What to work on
Write out only the span of lines that begins at the line with "The three.js and Blender code for this object" and ends at the line with "return x + radius". Keep both end lines, word for word.

Data listing
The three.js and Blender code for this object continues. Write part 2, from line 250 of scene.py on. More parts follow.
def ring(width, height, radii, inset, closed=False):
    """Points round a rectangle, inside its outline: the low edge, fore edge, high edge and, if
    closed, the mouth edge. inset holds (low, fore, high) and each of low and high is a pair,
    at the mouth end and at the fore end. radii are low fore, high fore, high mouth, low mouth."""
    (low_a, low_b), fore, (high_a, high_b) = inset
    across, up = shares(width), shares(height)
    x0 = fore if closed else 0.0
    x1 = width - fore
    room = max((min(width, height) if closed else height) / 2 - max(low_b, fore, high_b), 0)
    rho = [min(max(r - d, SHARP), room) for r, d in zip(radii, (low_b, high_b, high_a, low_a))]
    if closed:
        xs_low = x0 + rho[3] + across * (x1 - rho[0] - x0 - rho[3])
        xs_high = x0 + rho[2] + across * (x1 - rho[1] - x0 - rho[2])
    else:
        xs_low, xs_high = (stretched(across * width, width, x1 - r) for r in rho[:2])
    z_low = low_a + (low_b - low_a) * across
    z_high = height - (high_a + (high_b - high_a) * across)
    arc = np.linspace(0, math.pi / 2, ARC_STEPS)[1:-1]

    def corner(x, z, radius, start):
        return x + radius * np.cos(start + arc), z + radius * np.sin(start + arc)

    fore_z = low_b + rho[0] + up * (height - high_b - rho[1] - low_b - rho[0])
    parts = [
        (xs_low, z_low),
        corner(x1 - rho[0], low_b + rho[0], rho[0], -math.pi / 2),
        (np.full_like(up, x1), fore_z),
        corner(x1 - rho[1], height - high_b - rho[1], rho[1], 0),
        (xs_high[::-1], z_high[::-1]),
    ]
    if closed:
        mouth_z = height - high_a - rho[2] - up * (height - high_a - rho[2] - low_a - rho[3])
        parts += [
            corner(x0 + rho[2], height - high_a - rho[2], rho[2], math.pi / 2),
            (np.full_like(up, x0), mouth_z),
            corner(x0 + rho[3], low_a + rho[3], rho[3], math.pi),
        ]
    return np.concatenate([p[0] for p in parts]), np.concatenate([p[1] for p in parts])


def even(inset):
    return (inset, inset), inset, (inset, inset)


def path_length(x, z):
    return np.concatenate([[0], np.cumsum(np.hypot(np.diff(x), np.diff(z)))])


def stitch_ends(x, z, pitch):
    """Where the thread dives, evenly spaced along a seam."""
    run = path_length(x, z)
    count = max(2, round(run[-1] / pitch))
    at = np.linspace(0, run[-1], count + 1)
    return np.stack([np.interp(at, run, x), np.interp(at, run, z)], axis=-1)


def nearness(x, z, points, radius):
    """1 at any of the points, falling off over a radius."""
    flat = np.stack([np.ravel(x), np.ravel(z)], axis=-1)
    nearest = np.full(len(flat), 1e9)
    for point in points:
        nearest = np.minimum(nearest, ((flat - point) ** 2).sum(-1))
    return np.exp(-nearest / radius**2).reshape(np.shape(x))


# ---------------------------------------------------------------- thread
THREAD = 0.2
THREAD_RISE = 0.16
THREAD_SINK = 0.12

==

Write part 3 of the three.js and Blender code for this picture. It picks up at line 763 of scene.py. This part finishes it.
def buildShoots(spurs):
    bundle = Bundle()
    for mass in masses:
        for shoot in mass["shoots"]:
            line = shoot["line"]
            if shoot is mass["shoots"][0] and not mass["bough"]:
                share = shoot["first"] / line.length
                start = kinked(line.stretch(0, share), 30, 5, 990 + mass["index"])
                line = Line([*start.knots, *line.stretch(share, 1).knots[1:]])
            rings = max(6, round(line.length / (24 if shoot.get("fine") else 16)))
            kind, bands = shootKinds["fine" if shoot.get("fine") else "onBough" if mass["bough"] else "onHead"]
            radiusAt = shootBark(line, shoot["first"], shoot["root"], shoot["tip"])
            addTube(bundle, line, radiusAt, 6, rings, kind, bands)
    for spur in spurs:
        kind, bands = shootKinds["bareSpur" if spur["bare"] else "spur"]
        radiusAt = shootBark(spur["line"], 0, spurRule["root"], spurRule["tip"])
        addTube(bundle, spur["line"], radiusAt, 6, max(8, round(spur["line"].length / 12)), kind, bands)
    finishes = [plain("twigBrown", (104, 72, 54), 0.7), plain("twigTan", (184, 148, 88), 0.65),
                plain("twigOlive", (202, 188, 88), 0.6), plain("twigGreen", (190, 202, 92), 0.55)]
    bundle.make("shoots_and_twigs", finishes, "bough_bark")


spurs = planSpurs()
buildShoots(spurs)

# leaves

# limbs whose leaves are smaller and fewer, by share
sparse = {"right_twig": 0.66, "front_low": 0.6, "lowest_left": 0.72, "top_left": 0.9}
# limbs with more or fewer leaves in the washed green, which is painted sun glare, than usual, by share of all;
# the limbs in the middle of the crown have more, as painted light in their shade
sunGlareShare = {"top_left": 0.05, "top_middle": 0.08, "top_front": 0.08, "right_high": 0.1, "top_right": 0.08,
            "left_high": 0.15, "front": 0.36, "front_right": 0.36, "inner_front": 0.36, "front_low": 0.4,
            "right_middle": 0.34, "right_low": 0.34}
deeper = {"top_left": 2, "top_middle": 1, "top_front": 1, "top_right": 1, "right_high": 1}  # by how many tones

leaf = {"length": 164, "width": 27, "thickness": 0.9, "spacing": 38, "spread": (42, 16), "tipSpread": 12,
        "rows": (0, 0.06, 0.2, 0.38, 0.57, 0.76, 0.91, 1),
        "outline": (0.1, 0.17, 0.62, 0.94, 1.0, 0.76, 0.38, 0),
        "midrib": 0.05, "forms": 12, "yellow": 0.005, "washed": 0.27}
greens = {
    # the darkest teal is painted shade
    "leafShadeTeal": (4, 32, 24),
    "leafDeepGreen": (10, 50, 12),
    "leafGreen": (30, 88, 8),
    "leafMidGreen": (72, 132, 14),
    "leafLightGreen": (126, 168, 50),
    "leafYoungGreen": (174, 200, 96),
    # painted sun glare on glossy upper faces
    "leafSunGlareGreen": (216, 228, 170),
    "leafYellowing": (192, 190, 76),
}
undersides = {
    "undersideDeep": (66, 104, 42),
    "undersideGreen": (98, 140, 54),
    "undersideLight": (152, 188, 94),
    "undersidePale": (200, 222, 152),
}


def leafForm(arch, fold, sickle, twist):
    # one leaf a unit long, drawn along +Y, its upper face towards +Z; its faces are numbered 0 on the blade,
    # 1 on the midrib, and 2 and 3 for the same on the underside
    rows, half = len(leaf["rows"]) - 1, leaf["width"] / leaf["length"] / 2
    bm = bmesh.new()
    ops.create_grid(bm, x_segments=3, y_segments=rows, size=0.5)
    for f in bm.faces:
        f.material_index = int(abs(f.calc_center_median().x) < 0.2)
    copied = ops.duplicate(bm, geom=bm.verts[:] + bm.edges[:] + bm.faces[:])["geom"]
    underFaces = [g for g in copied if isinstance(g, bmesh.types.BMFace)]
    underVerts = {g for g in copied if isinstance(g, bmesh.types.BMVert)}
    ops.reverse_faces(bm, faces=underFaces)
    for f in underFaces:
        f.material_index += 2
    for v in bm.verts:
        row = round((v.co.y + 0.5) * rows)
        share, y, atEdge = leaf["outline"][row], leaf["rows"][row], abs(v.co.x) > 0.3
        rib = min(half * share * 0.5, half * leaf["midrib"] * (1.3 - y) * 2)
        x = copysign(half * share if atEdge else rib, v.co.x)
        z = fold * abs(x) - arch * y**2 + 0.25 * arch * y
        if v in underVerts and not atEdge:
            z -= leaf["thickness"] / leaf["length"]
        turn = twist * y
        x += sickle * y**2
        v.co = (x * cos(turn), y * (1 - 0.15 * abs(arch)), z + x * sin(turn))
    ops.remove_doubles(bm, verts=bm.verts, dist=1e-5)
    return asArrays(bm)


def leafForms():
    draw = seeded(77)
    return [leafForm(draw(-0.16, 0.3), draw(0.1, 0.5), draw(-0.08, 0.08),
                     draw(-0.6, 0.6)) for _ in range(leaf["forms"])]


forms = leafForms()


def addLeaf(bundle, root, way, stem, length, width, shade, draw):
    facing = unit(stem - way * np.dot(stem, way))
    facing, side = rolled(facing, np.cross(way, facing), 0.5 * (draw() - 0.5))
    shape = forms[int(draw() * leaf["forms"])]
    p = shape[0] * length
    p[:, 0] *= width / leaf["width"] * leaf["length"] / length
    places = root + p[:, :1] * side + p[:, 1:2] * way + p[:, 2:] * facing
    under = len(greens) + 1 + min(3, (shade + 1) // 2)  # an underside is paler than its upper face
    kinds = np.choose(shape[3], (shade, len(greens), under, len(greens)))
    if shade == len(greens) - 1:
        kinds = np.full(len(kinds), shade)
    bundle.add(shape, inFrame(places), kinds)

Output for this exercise
The three.js and Blender code for this object continues. Write part 2, from line 250 of scene.py on. More parts follow.
def ring(width, height, radii, inset, closed=False):
    """Points round a rectangle, inside its outline: the low edge, fore edge, high edge and, if
    closed, the mouth edge. inset holds (low, fore, high) and each of low and high is a pair,
    at the mouth end and at the fore end. radii are low fore, high fore, high mouth, low mouth."""
    (low_a, low_b), fore, (high_a, high_b) = inset
    across, up = shares(width), shares(height)
    x0 = fore if closed else 0.0
    x1 = width - fore
    room = max((min(width, height) if closed else height) / 2 - max(low_b, fore, high_b), 0)
    rho = [min(max(r - d, SHARP), room) for r, d in zip(radii, (low_b, high_b, high_a, low_a))]
    if closed:
        xs_low = x0 + rho[3] + across * (x1 - rho[0] - x0 - rho[3])
        xs_high = x0 + rho[2] + across * (x1 - rho[1] - x0 - rho[2])
    else:
        xs_low, xs_high = (stretched(across * width, width, x1 - r) for r in rho[:2])
    z_low = low_a + (low_b - low_a) * across
    z_high = height - (high_a + (high_b - high_a) * across)
    arc = np.linspace(0, math.pi / 2, ARC_STEPS)[1:-1]

    def corner(x, z, radius, start):
        return x + radius * np.cos(start + arc), z + radius * np.sin(start + arc)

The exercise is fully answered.